Tuesday, December 28, 2010

Best Essay of 2010

Out of tons of essay's I read this year, Do We Forget What We Read? from NYT stood out. Yeah, "the noblest pleasure is the joy of understanding" is all good but there are times when too much words becomes overwhelming especially when we don't remember a damn thing after few weeks (heck with the Kantian in me). But yet we keep reading one thing after the other, fueled by that dopamine driven addiction.
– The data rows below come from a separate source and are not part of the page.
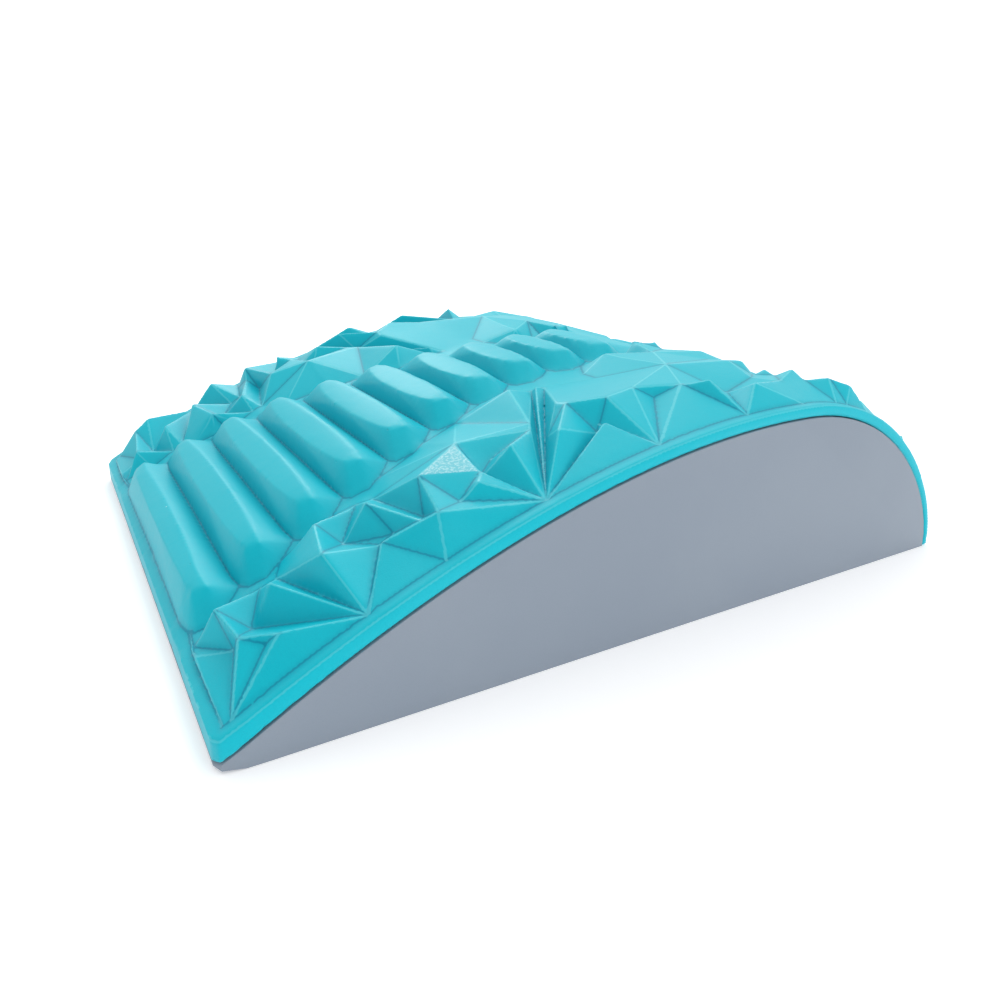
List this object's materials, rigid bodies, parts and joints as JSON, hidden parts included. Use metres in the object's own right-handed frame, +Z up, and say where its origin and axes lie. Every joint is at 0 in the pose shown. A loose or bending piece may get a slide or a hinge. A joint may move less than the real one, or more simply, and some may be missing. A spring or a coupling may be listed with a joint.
{
  "type": "ab mat",
  "caption": "Arched foam cushion that supports the lower back in sit-ups: a flat-based core under a bonded cover with raised cross bars and facets.",
  "frame": {"origin": "under the middle of the mat, on the surface that it stands on", "axes": "+X along the mat from the thin end to the steep end, +Y across it, +Z up"},
  "size_m": [0.3586, 0.275, 0.0955],
  "materials": {
    "grey_foam": "matte closed-cell foam skin",
    "turquoise_foam": "satin moulded closed-cell foam skin"
  },
  "bodies": {
    "root": {"foam_core": "grey_foam", "relief_cover": "turquoise_foam"}
  },
  "joints": []
}
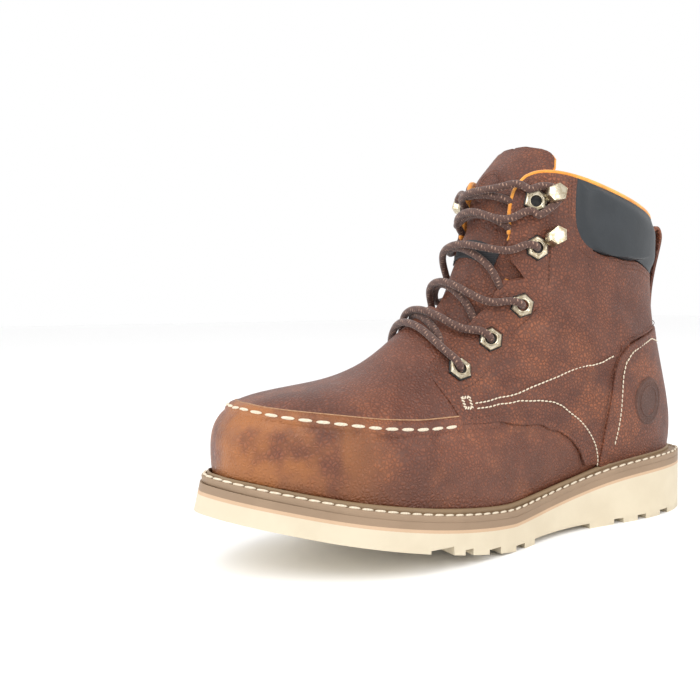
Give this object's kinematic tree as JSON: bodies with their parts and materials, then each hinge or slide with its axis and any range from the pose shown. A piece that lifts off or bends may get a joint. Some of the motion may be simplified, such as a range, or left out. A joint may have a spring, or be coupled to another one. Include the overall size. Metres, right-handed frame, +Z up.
{
  "type": "work boot",
  "caption": "Lace-up work boot for the left foot with a wedge sole, moc toe, padded collar, heel pull loop, hexagonal eyelets and speed hooks, standing empty.",
  "frame": {"origin": "middle of the boot's overall box, on the floor it stands on", "axes": "+X to the toe, +Y to the outer side of the foot, +Z up"},
  "size_m": [0.306, 0.1118, 0.2142],
  "materials": {
    "cream_rubber": "matt foamed rubber with a moulded tread",
    "peach_line": "matt",
    "taupe_rubber": "matt, buffed edge",
    "brown_leather": "pebbled and oiled, satin",
    "black_pad": "smooth, satin",
    "orange_lining": "honeycomb mesh",
    "antique_brass": "antique, worn bright on the edges",
    "brown_lace": "round braid with a lighter fleck",
    "black_tag": "woven"
  },
  "bodies": {
    "root": {"outsole": "cream_rubber", "sole_line": "peach_line", "midsole": "taupe_rubber", "welt": "taupe_rubber", "insole": "orange_lining", "upper": "brown_leather", "quarter": "brown_leather", "toe_plug": "brown_leather", "heel_counter": "brown_leather", "collar_pad": "black_pad", "pull_loop": "brown_leather", "tongue": "brown_leather", "tongue_tag": "black_tag", "eyelet_outer_1": "antique_brass", "eyelet_outer_2": "antique_brass", "eyelet_outer_3": "antique_brass", "hook_outer_1": "antique_brass", "hook_outer_2": "antique_brass", "eyelet_inner_1": "antique_brass", "eyelet_inner_2": "antique_brass", "eyelet_inner_3": "antique_brass", "hook_inner_1": "antique_brass", "hook_inner_2": "antique_brass", "lace": "brown_lace"}
  },
  "joints": []
}
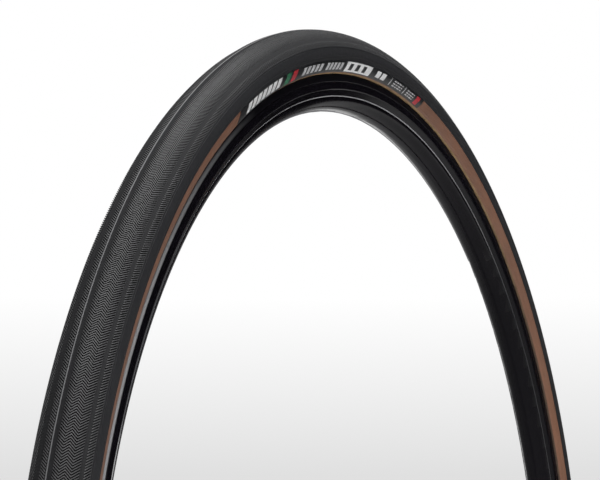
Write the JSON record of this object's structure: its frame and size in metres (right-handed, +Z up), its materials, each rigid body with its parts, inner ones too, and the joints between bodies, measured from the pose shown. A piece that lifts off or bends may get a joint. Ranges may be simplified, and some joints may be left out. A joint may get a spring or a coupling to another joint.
{
  "type": "bicycle tyre on a rim",
  "caption": "Slick road bicycle tyre with a brown sidewall, mounted and inflated on a shallow black rim with a tubeless valve.",
  "frame": {"origin": "the wheel's centre, on its axle line and midway between the rim's two sides", "axes": "+Y along the axle line, +Z up, with the valve at the bottom of the wheel pointing up at the axle"},
  "size_m": [0.682, 0.0288, 0.6818],
  "materials": {
    "tread": "matt black rubber with a fine moulded file pattern",
    "breaker_belt": "woven protection ribbon",
    "casing_outer_ply": "rubberised cotton cloth cut on the bias",
    "casing_inner_ply": "rubberised cotton cloth cut on the bias",
    "inner_liner": "smooth airtight rubber",
    "sidewall": "brown skin with the casing's bias threads showing through",
    "bead": "bundle of strong cords",
    "chafer": "tan woven strip",
    "label": "black printed transfer with plain slanted blocks and stripes",
    "rim": "glossy black",
    "valve_stem": "black anodised, threaded",
    "valve_gasket": "soft black rubber",
    "valve_lock_nut": "black anodised, knurled",
    "valve_o_ring": "soft black rubber",
    "valve_core": "plain turned brass",
    "valve_seal": "hard rubber",
    "valve_cap": "moulded black plastic"
  },
  "bodies": {
    "tyre_and_rim": {"tread": "tread", "breaker_belt": "breaker_belt", "casing_outer_ply": "casing_outer_ply", "casing_inner_ply": "casing_inner_ply", "inner_liner": "inner_liner", "sidewall_left": "sidewall", "sidewall_right": "sidewall", "bead_left": "bead", "bead_right": "bead", "chafer_left": "chafer", "chafer_right": "chafer", "label_left": "label", "label_right": "label", "rim": "rim", "valve_stem": "valve_stem", "valve_gasket": "valve_gasket", "valve_core_body": "valve_core", "valve_core_washer": "valve_seal"},
    "lock_nut": {"valve_lock_nut": "valve_lock_nut", "valve_o_ring": "valve_o_ring"},
    "thumb_nut": {"valve_thumb_nut": "valve_core"},
    "core_pin": {"valve_pin": "valve_core", "valve_pin_seal": "valve_seal"},
    "cap": {"valve_cap": "valve_cap"}
  },
  "joints": [
    {"name": "lock_nut_travel", "type": "slide", "parent": "tyre_and_rim", "child": "lock_nut", "axis": [0, 0, 1], "range_m": [0, 0.012]},
    {"name": "thumb_nut_travel", "type": "slide", "parent": "tyre_and_rim", "child": "thumb_nut", "axis": [0, 0, 1], "range_m": [0, 0.002]},
    {"name": "pin_press", "type": "slide", "parent": "tyre_and_rim", "child": "core_pin", "axis": [0, 0, 1], "range_m": [-0.0016, 0]},
    {"name": "cap_lift", "type": "slide", "parent": "tyre_and_rim", "child": "cap", "axis": [0, 0, 1], "range_m": [0, 0.04]}
  ],
  "couplings": [
    {"joint": "pin_press", "follows": "thumb_nut_travel", "ratio": -0.8}
  ]
}
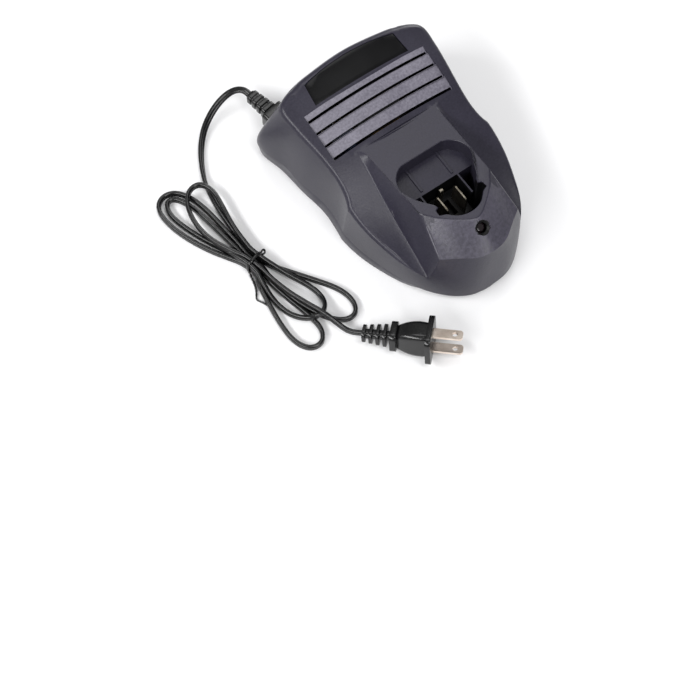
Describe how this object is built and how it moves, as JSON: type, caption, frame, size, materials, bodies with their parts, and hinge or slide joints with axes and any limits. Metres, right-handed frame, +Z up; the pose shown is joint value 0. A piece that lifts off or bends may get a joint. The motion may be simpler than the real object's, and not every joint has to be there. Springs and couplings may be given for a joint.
{
  "type": "battery charger",
  "caption": "Dark grey wedge-shaped mains charger with a keyed battery pocket, louvred crowned roof, indicator and coiled flat mains cord with two-blade plug.",
  "frame": {"origin": "on the surface it stands on, under the middle of the housing's bounding box", "axes": "+Z up, -Y towards the nose with the indicator, +X to the right seen from the nose; the housing is symmetric about the YZ plane"},
  "size_m": [0.1937, 0.2198, 0.0635],
  "materials": {
    "abs_dark": "fine moulded texture, dark blue-grey",
    "abs_base": "fine moulded texture, slightly lighter blue-grey",
    "label_gloss": "bare smooth plate, semi-gloss",
    "abs_black": "black moulded plastic",
    "rubber_foot": "black rubber",
    "screw_steel": "zinc plated steel",
    "board_laminate": "phenolic laminate",
    "contact_nickel": "nickel plated brass",
    "lens_clear": "clear light pipe",
    "lens_red": "tinted epoxy",
    "ferrite": "sintered ferrite",
    "winding_tape": "polyester tape over copper",
    "capacitor_sleeve": "shrink sleeve",
    "sink_aluminium": "extruded",
    "fuse_glass": "glass tube with plated caps",
    "copper_wire": "enamelled copper",
    "connector_white": "nylon",
    "cord_pvc": "soft black vinyl, satin",
    "tie_pvc": "black vinyl coated wire",
    "blade_nickel": "nickel plated brass"
  },
  "bodies": {
    "root": {"upper_housing": "abs_dark", "bottom_cover": "abs_base", "rear_label_plate": "label_gloss", "rubber_feet": "rubber_foot", "cover_screws": "screw_steel", "board_screws": "screw_steel", "circuit_board": "board_laminate", "contact_block": "abs_black", "contact_blade_left": "contact_nickel", "contact_blade_right": "contact_nickel", "sense_contact": "contact_nickel", "indicator_lens": "lens_clear", "indicator_lamp": "lens_red", "lamp_column": "abs_black", "transformer_core": "ferrite", "transformer_winding": "winding_tape", "input_capacitor": "capacitor_sleeve", "output_capacitor": "capacitor_sleeve", "rectifier": "abs_black", "heat_sink": "sink_aluminium", "switching_transistor": "abs_black", "fuse": "fuse_glass", "choke": "copper_wire", "mains_connector": "connector_white", "inner_lead": "cord_pvc", "strain_relief": "cord_pvc", "mains_cord": "cord_pvc", "cord_hank": "cord_pvc", "twist_tie": "tie_pvc", "cord_tail": "cord_pvc", "plug_body": "cord_pvc", "plug_blade_left": "blade_nickel", "plug_blade_right": "blade_nickel"}
  },
  "joints": []
}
What is the purpose of reading reams and reams if our innate memory threshold is "limited"? This question kept bothering me for years until I got this simple answer from this essay (yup, neural plasticity):

To help answer this question I called Maryanne Wolf, a professor of child development at Tufts University and the author of “Proust and the Squid: The Story and Science of the Reading Brain.” I described my “Perjury” problem — I was interested in the subject and engrossed in the book for days, but now remember nothing about it — and asked her if reading it had ultimately had any effect on me.
“I totally believe that you are a different person for having read that book,” Wolf replied. “I say that as a neuroscientist and an old literature major.”
She went on to describe how reading creates pathways in the brain, strengthening different mental processes. Then she talked about content.
“There is a difference,” she said, “between immediate recall of facts and an ability to recall a gestalt of knowledge. We can’t retrieve the specifics, but to adapt a phrase of William James’s, there is a wraith of memory. The information you get from a book is stored in networks. We have an extraordinary capacity for storage, and much more is there than you realize. It is in some way working on you even though you aren’t thinking about it.”
Did this mean that it hadn’t been a waste of time to read all those books, even if I seemingly couldn’t remember what was in them?
“It’s there,” Wolf said. “You are the sum of it all.”